A Haití lo han golpeado siempre los peores desastres.
Desde el terremoto que lo devastó en el 2010 dejando 316.000 muertos, los huracanes que arrasan todo a su paso casi cada año y la pobreza extrema en la que vive el 80% de su población.
A ello se suman la corrupción, la inseguridad y la violencia que tienen sitiado al país y la anarquía que ha llevado a esa nación a ser el paria de la democracia en el continente.
Ahora es el asesinato de su presidente Jovenel Moïse, ocurrido en la madrugada del miércoles a manos de sicarios que ingresaron a su residencia, lo que sume en una nueva crisis al país y agudiza su inestabilidad política y social.

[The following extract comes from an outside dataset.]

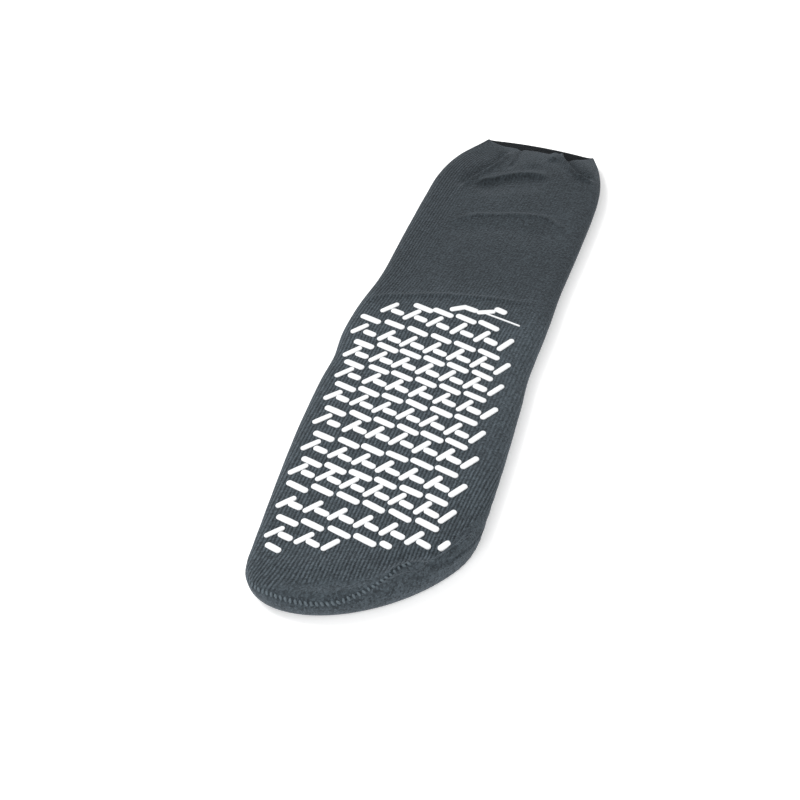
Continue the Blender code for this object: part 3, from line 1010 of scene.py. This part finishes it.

Sucede a dos meses de unas elecciones presidenciales en las que el mandatario no participaría, y son el colofón de una serie de protestas y revueltas sucedidas en los últimos años, en las que se exigía su renuncia, se paralizaron todas las actividades públicas y privadas, estalló un escándalo de corrupción en un programa de asistencia petrolera y se exacerbó el malestar por la situación económica.
Lo cierto es que Haití solo es noticia cuando le ocurre un desastre o un hecho trágico como el asesinato de su mandatario.
Es una nación que no levanta la cabeza mientras los haitianos siguen sufriendo la peor pobreza del continente y el resto del mundo los mira con indiferencia.